Well, admittedly, growing up it drove me crazy. And as a person who wasn't that expressive and was and is more moderate in my own feelings, it made me uncomfortable to be at the receiving end of her "feelings". It also drove me to believe that I could never be good enough and that I was always disappointing her. I walked on eggshells alot because I didn't want her to be so upset with me.
So, sure, let your kids know you are disappointed but be congnizant of the fact that while you may find relief in expressing yourself it may be at the expense of others' well-being.
Well, then I guess we will disagree, not all teenagers are irresponsible and stupid, I agree most are to young to handle it but some are not. I never ever had unprotected sex, I was smart enough to know that I didn't want a child at 15.

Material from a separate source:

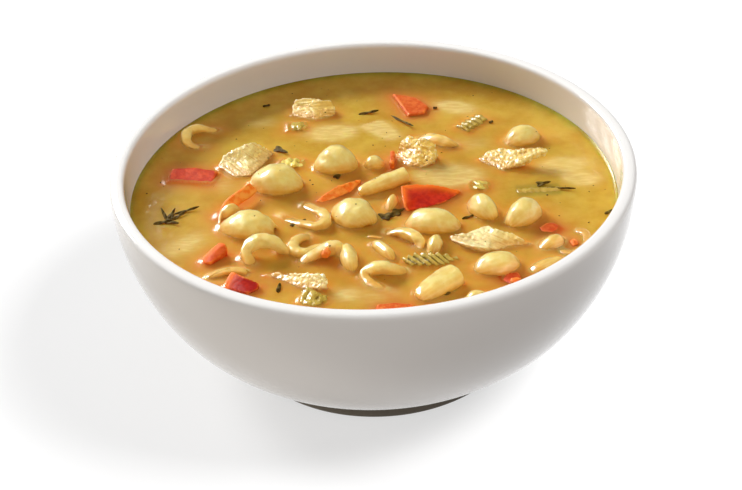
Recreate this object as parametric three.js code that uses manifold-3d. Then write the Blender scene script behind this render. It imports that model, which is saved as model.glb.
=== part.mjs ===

I was mature enough to handle a relationship at 15. I finished high school and college with a 3.75 GPA and did a lot better and was a lot happier than most teens in my school at the time.
Dear Seirith,
I tried in my last post to be polite, but you didn't answer me back. Now, I'm going to point blank ask you a question. Are you here looking for Debate? I followed your profile, your myspace and your favorite boards. You are Not a mother of a teen or anyone for that matter by choice, you are not a teen now, so I am not sure what you think your input on this subject is for. You have also stated on the abortion debate board that you and you DH would have an abortion if you ever did get pregnant. We are parents of teens here. I think most of us have also realized that many of our thoughts and opinions have changed on certain things since we were teenagers. Anyhow, I'm just not sure why you would even post here?